What will really make your brain ache: Feynman’s theories on particles travelling
If you fire a particle from point A and it lands at B, Newton (and common sense) would have you believe that the particle would take a straight line route to get there. Feynman, for some reason, believed that, instead, the particle takes every possible route to get there (including via your shepherd’s pie). Simultaneously. The poor particles must be exhausted. And sticky. This in some way relates to something called Planck’s constant which I don’t understand. Happily for us though, this rule only applies to things that are particle sized, so if someone throws a football at your head, you should still duck.
This means that history becomes pretty meaningless as there is no way of knowing the history of any particle because it had so many different histories and, similarly, you can’t tell the history of a universe because it is made up of particles all of which have simultaneously been everywhere and done everything. As a student of history, I find this idea deeply upsetting. Feynman also believed that observing a system alters its course. This sounds suspiciously like believing that a watched pot never boils, or that waiting in for a call means the phone won’t ring, to me.
This is all very well, but 80 pages in I am still not clear on the ‘so what’ of all of this. I have to keep
reminding myself that practical application is not the point: this is purely about the search for knowledge for its own sake. It just feels like a lot of work to understand it all when they haven’t even figured out all of the answers yet. I also suspect that despite the brain-ache, a gin is not going to aid comprehension of this book.
The book then turns to considering the 4 known forces of nature:
- weak nuclear force (which causes radiation)
- strong nuclear force (which holds atoms together)
And we have a long diversion in which previous theories from Newton, Einstein and Maxwell about how all of these worked were debunked. These are now being replaced by quantum theories (based on waves and uncertainty). By the time we got to virtual particles (which sound even worse than imaginary numbers) my eyes were rolling in my head.
But then it got interesting again as we turned to how the universe was created (they bluffed quite hard but I still don’t think they know) and about how they think there are lots of dimensions, some of which are mysteriously curled up, while others aren’t.
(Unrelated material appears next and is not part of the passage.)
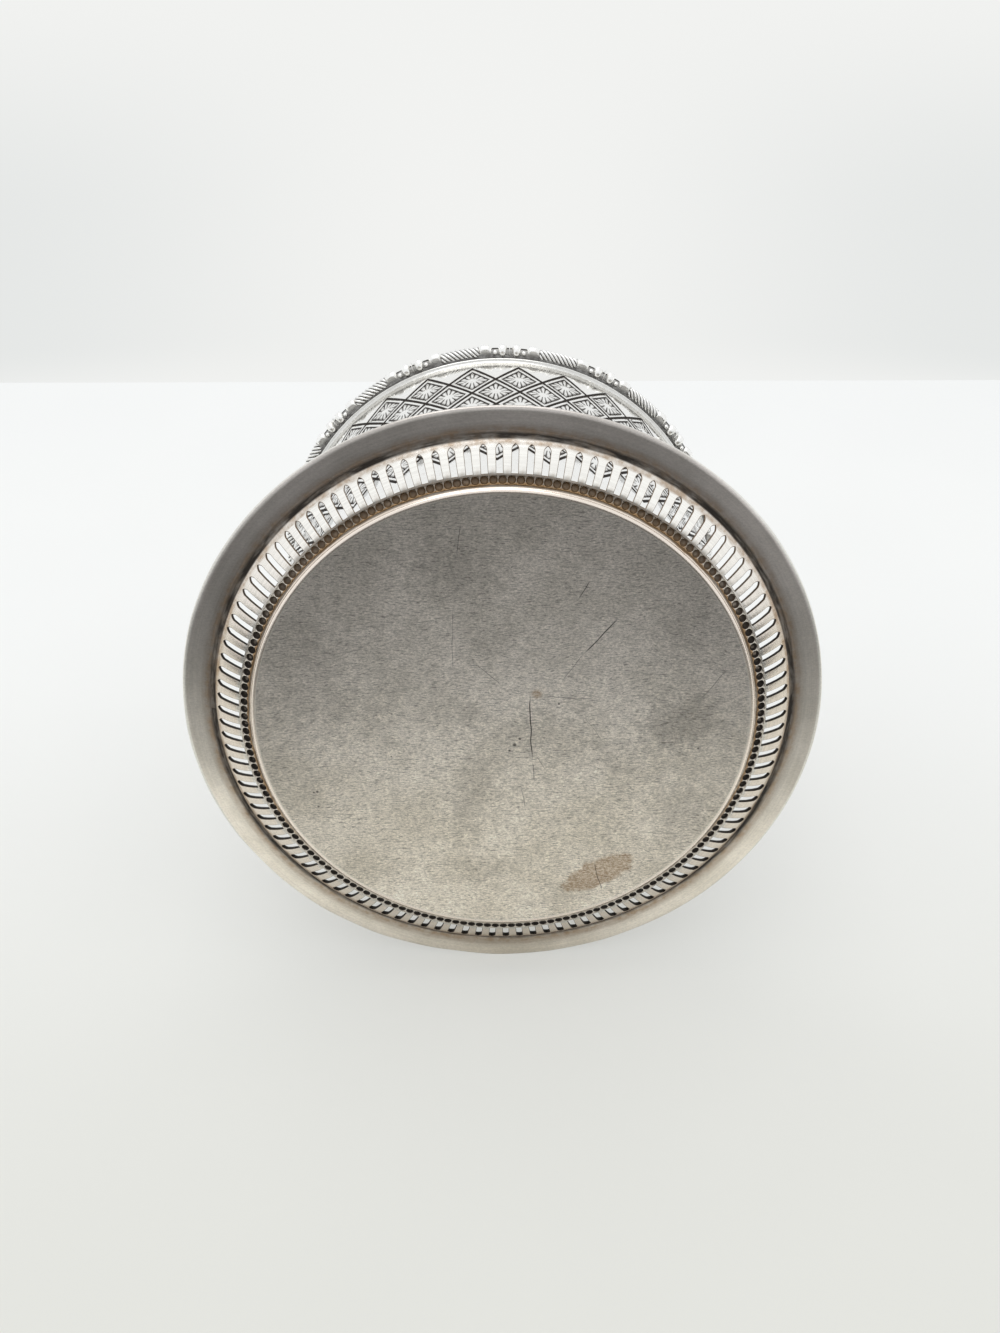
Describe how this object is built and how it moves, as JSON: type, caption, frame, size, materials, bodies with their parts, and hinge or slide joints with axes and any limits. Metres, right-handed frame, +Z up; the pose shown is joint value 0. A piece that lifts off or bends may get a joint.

This was again interesting but not brilliantly explained (or perhaps I wasn’t paying full attention) but there was a good bit about the universe having started as a series of bubble universes, some of which popped. What they didn’t come close to answering though is the question that still torments my brain – if the universe started as a dot and is expanding outwards, what is the universe in???
Perhaps that will be the topic of their next book.
For those of you that made it this far, here is a physics joke from E as a reward:
A photon checks into a hotel and the porter asks if it has any luggage. “No,” the photon replies “I’m travelling light!”
I’ve just read extracts of your blog to your father. He understood every word and loved it!
I was thinking it might be dangerous if he read the whole thing himself. I don’t think Stephen Hawking subscribes to the view that all science is actually magic.
Brilliant review, and oddly I now really, really want to read the book. There’s something deeply satisfying about reading books by geniuses and finding the bits they’ve obviously just made up. And…how did you know I’m drinking a cappucino? I suspect you must be quantumly omnipresent…
So, is that why they call it the Big Pop Theory?
I know how Penny feels now!
Sent not from my ipad, but from a darkened room where I have gone to lie down.